If this sounds like a live-action version of every crummy Hanna-Barbera series starring a real person/group from the past thirty years, then the kettle is black and the spade is indeed a spade. The band doesn’t show up for the first half hour of the special, and when they do they’re only purpose is to deliver bad puns, worry about the safety of their talismans, and fight a bunch of stock enemies. By the time I had watched KISS do battle with wolf men, mummies, Frankenstein, and finally themselves (a battle for the ages, as I’ll explain soon), my eyes had almost become donuts from the amount of glaze appearing on the irises.

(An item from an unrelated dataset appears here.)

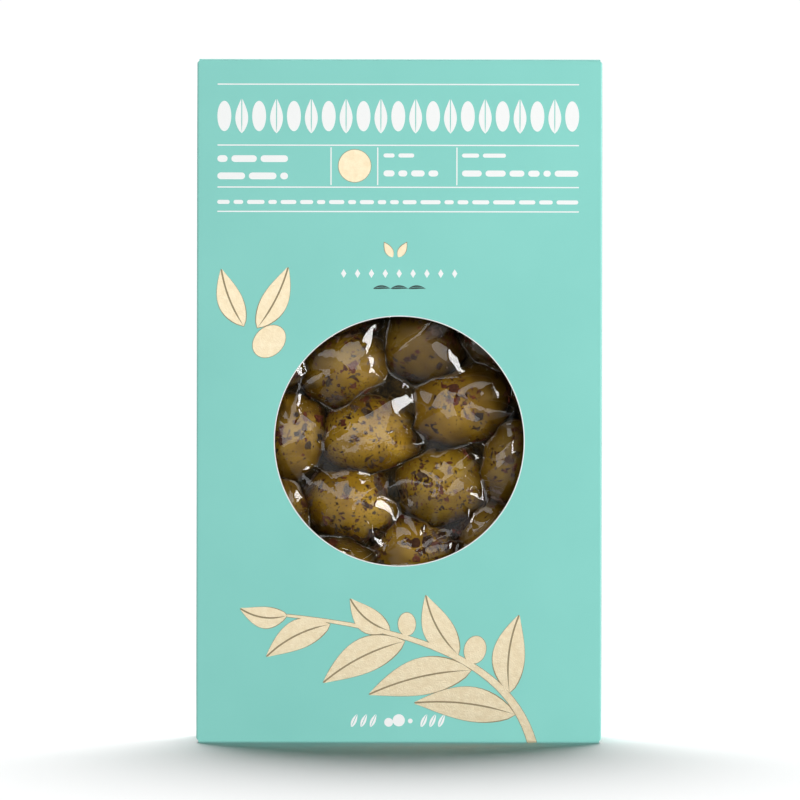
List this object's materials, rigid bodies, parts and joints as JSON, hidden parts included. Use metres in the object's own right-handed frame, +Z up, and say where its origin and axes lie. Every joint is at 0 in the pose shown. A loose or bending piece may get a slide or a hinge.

Can I just mention these talismans again? They have talismans, people. And…they get super powers from these talismans. One’s shaped like a lightning bolt, another is a panther head, and my imagination can’t expand enough to know why anyone thought this would be cool. From the looks of the band’s fan base I’d say the writers were trying to dumb the group down considerably, as most of the KISS disciples are under the age of thirteen. Granted, KISS was to intellectual stimulation as chocolate sundaes are to good hygiene, but why the heck is Paul shooting lasers out of his eye?
Reportedly, or at least according to the Internet Movie Database, KISS hates this movie and bashes it whenever possible. Kudos to them I say, but putting aside all of the contractual obligations and the fact that even they didn’t know how the film would end (they were given their lines before the camera started rolling for each shot)…okay, it’s not really their fault. But…uh, shame on you Hanna-Barbera. Shame.